/---

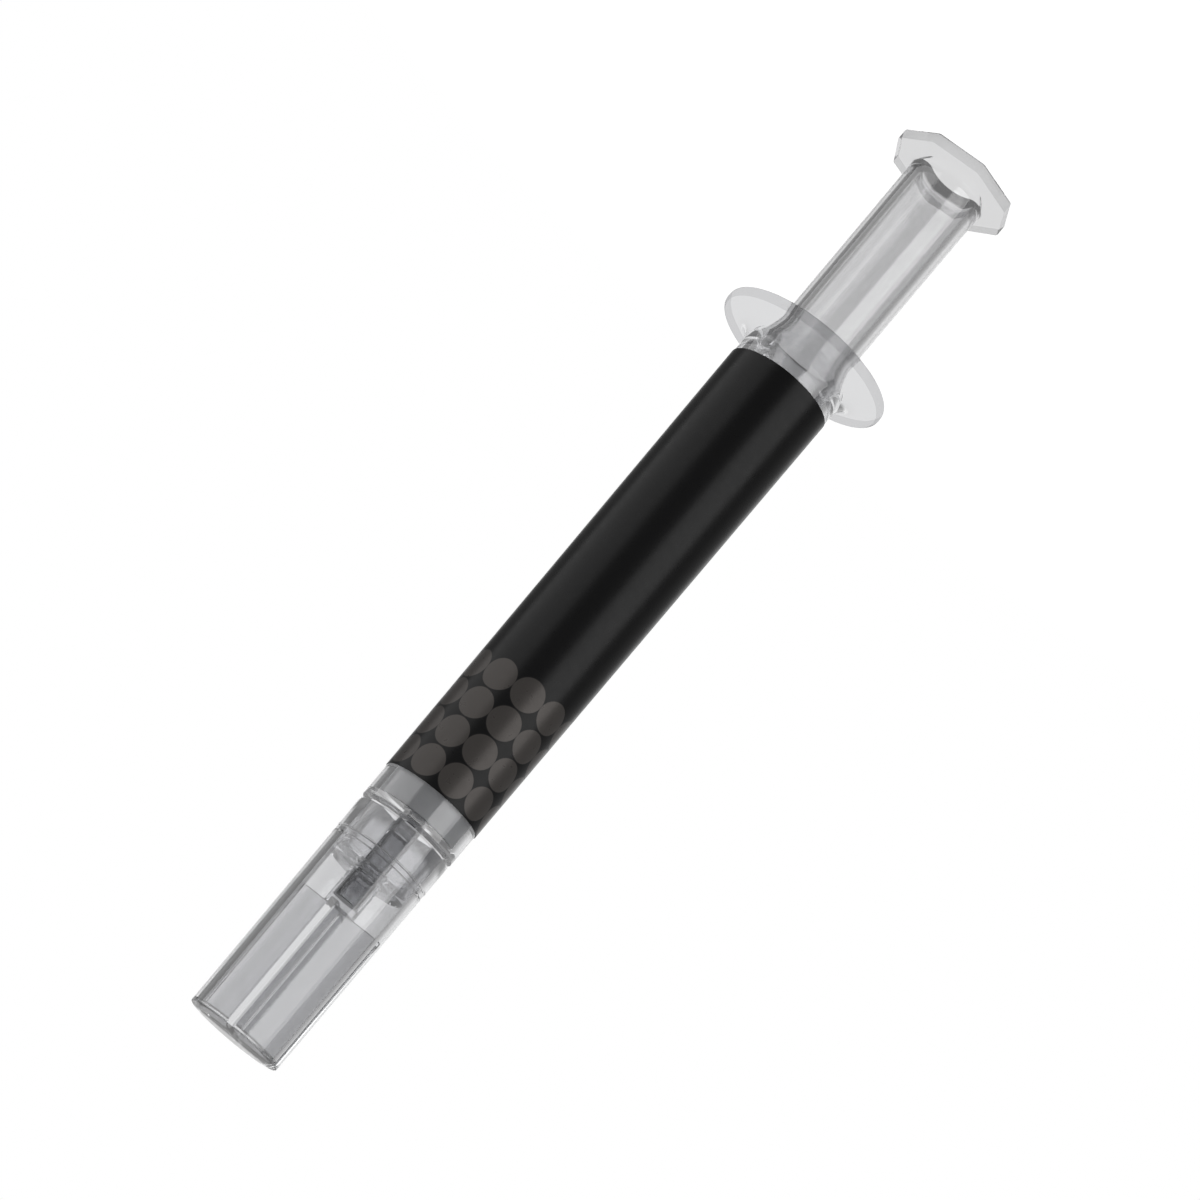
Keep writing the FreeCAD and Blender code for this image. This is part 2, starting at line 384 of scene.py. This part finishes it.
def makeStopper(plan):
    waistR = plan["r"] - plan["waist"]
    corners = [
        (0, plan["tip"]),
        (plan["tipR"], plan["tip"]),
        (plan["barbR"], plan["barbStop"]),
        (plan["barbR"], plan["barbBase"]),
        (plan["neckR"], plan["barbBase"]),
        (plan["neckR"], plan["back"]),
        (plan["r"], plan["back"]),
        (plan["r"], plan["back"] + plan["rib"]),
        (waistR, plan["back"] + plan["rib"] + plan["blend"]),
        (waistR, plan["shoulder"] - plan["rib"] - plan["blend"]),
        (plan["r"], plan["shoulder"] - plan["rib"]),
        (plan["r"], plan["shoulder"]),
        (plan["channelR"], plan["shoulder"] + plan["cone"]),
        (0, plan["shoulder"] + plan["cone"]),
    ]
    bm = spinOutline(corners, plan["steps"])
    ribs = (plan["back"], plan["back"] + plan["rib"], plan["shoulder"] - plan["rib"], plan["shoulder"])
    for z in ribs:
        roundRing(bm, plan["r"], z, plan["ribRound"], segments=4)
    material, tree, shader, coords = newMaterial("blackRubber")
    grain = addNoise(tree, coords.outputs["Object"], plan["grainScale"], plan["grainDetail"])
    paintBlend(tree, shader, addRange(tree, grain, 0, 1), plan["colour"], plan["dust"])
    tree.links.new(addRange(tree, grain, plan["roughLow"], plan["roughHigh"]), shader.inputs["Roughness"])
    addBump(tree, shader, grain, plan["bump"], plan["bumpDepth"])
    makePiece("rubberStopper", bm, "stopper", ["stopper"], material)


makeStopper(stopperPlan)


# paste

pastePlan = {
    "r": 4.05, "back": 52.86, "front": 78.25, "channelR": 0.83,
    "backCone": 1.2, "frontCone": 0.05, "edge": 0.12,
    "anchor": 0.07825, "keep": 0.148, "steps": 128,
    "colour": (0.57, 0.575, 0.585), "light": (0.63, 0.635, 0.645), "roughLow": 0.3, "roughHigh": 0.42,
    "swirlScale": 420, "swirlDetail": 5, "swirlStretch": (1, 1, 0.5), "bump": 0.3, "bumpDepth": 0.00005,
}


def makePaste(plan):
    corners = [
        (0, plan["back"] + plan["backCone"]),
        (plan["channelR"], plan["back"] + plan["backCone"]),
        (plan["r"], plan["back"]),
        (plan["r"], plan["front"]),
        (plan["channelR"], plan["front"] + plan["frontCone"]),
        (0, plan["front"] + plan["frontCone"]),
    ]
    bm = spinOutline(corners, plan["steps"])
    roundRing(bm, plan["r"], plan["back"], plan["edge"], segments=2)
    roundRing(bm, plan["r"], plan["front"], plan["edge"], segments=2)
    material, tree, shader, coords = newMaterial("greyPaste")
    swirl = addNoise(tree, coords.outputs["Object"], plan["swirlScale"], plan["swirlDetail"],
                     plan["swirlStretch"])
    paintBlend(tree, shader, addRange(tree, swirl, 0, 1), plan["colour"], plan["light"])
    tree.links.new(addRange(tree, swirl, plan["roughLow"], plan["roughHigh"]), shader.inputs["Roughness"])
    addBump(tree, shader, swirl, plan["bump"], plan["bumpDepth"])
    piece = makePiece("pasteColumn", bm, "barrel", ["paste_charge"], material)
    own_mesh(piece)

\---

PROBLEM DESCRIPTION:
Write the listing out again, exactly as it reads.

OUTPUT OF THE EXERCISE:
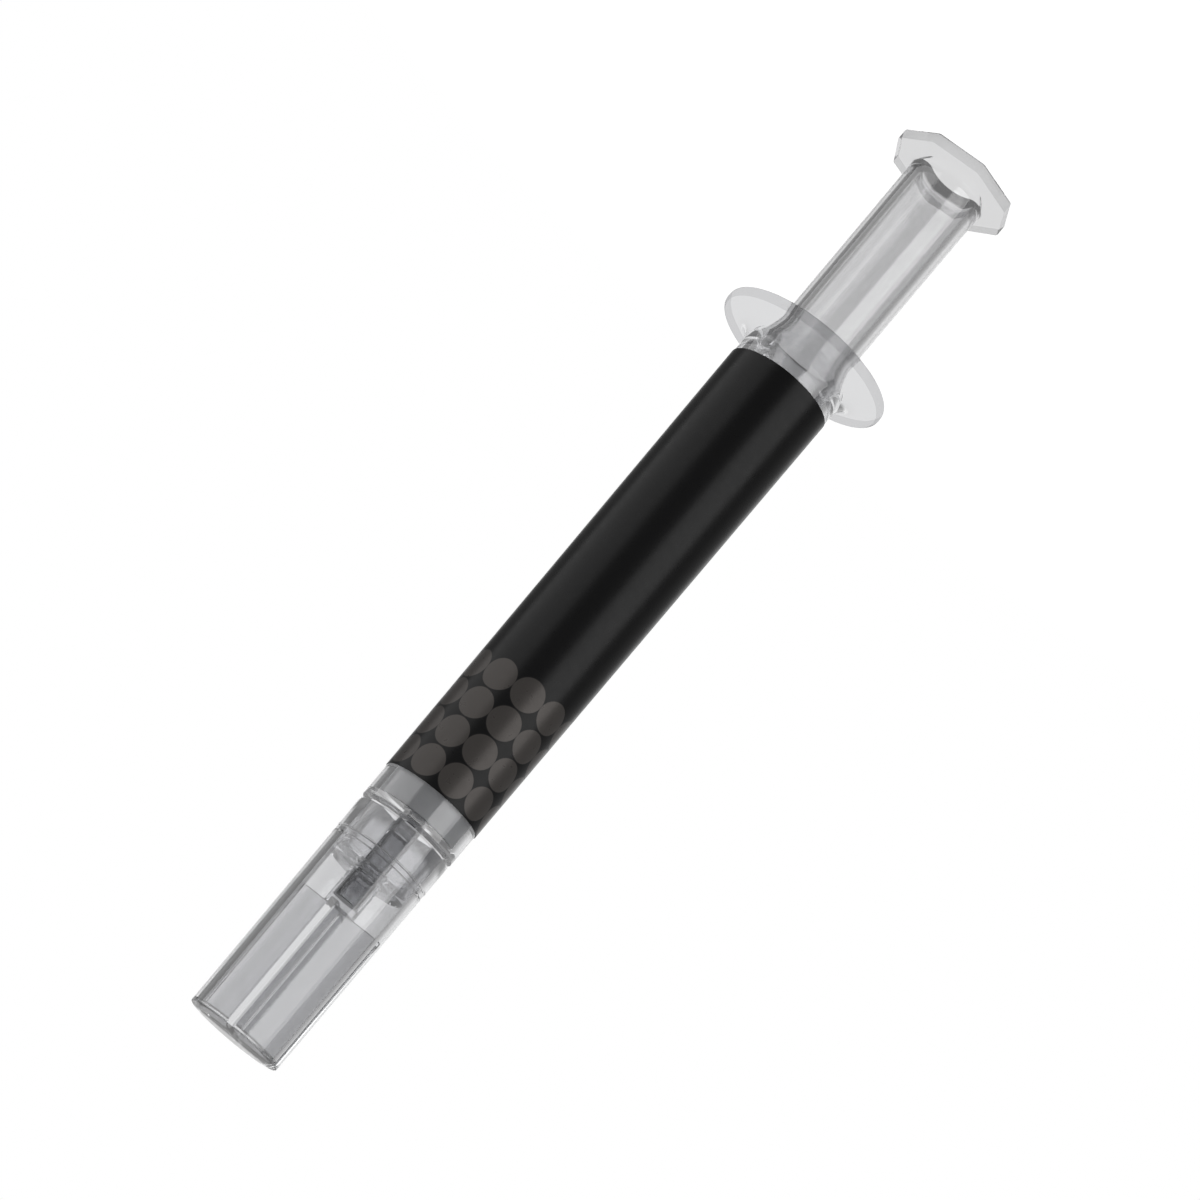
Keep writing the FreeCAD and Blender code for this image. This is part 2, starting at line 384 of scene.py. This part finishes it.
def makeStopper(plan):
    waistR = plan["r"] - plan["waist"]
    corners = [
        (0, plan["tip"]),
        (plan["tipR"], plan["tip"]),
        (plan["barbR"], plan["barbStop"]),
        (plan["barbR"], plan["barbBase"]),
        (plan["neckR"], plan["barbBase"]),
        (plan["neckR"], plan["back"]),
        (plan["r"], plan["back"]),
        (plan["r"], plan["back"] + plan["rib"]),
        (waistR, plan["back"] + plan["rib"] + plan["blend"]),
        (waistR, plan["shoulder"] - plan["rib"] - plan["blend"]),
        (plan["r"], plan["shoulder"] - plan["rib"]),
        (plan["r"], plan["shoulder"]),
        (plan["channelR"], plan["shoulder"] + plan["cone"]),
        (0, plan["shoulder"] + plan["cone"]),
    ]
    bm = spinOutline(corners, plan["steps"])
    ribs = (plan["back"], plan["back"] + plan["rib"], plan["shoulder"] - plan["rib"], plan["shoulder"])
    for z in ribs:
        roundRing(bm, plan["r"], z, plan["ribRound"], segments=4)
    material, tree, shader, coords = newMaterial("blackRubber")
    grain = addNoise(tree, coords.outputs["Object"], plan["grainScale"], plan["grainDetail"])
    paintBlend(tree, shader, addRange(tree, grain, 0, 1), plan["colour"], plan["dust"])
    tree.links.new(addRange(tree, grain, plan["roughLow"], plan["roughHigh"]), shader.inputs["Roughness"])
    addBump(tree, shader, grain, plan["bump"], plan["bumpDepth"])
    makePiece("rubberStopper", bm, "stopper", ["stopper"], material)


makeStopper(stopperPlan)


# paste

pastePlan = {
    "r": 4.05, "back": 52.86, "front": 78.25, "channelR": 0.83,
    "backCone": 1.2, "frontCone": 0.05, "edge": 0.12,
    "anchor": 0.07825, "keep": 0.148, "steps": 128,
    "colour": (0.57, 0.575, 0.585), "light": (0.63, 0.635, 0.645), "roughLow": 0.3, "roughHigh": 0.42,
    "swirlScale": 420, "swirlDetail": 5, "swirlStretch": (1, 1, 0.5), "bump": 0.3, "bumpDepth": 0.00005,
}


def makePaste(plan):
    corners = [
        (0, plan["back"] + plan["backCone"]),
        (plan["channelR"], plan["back"] + plan["backCone"]),
        (plan["r"], plan["back"]),
        (plan["r"], plan["front"]),
        (plan["channelR"], plan["front"] + plan["frontCone"]),
        (0, plan["front"] + plan["frontCone"]),
    ]
    bm = spinOutline(corners, plan["steps"])
    roundRing(bm, plan["r"], plan["back"], plan["edge"], segments=2)
    roundRing(bm, plan["r"], plan["front"], plan["edge"], segments=2)
    material, tree, shader, coords = newMaterial("greyPaste")
    swirl = addNoise(tree, coords.outputs["Object"], plan["swirlScale"], plan["swirlDetail"],
                     plan["swirlStretch"])
    paintBlend(tree, shader, addRange(tree, swirl, 0, 1), plan["colour"], plan["light"])
    tree.links.new(addRange(tree, swirl, plan["roughLow"], plan["roughHigh"]), shader.inputs["Roughness"])
    addBump(tree, shader, swirl, plan["bump"], plan["bumpDepth"])
    piece = makePiece("pasteColumn", bm, "barrel", ["paste_charge"], material)
    own_mesh(piece)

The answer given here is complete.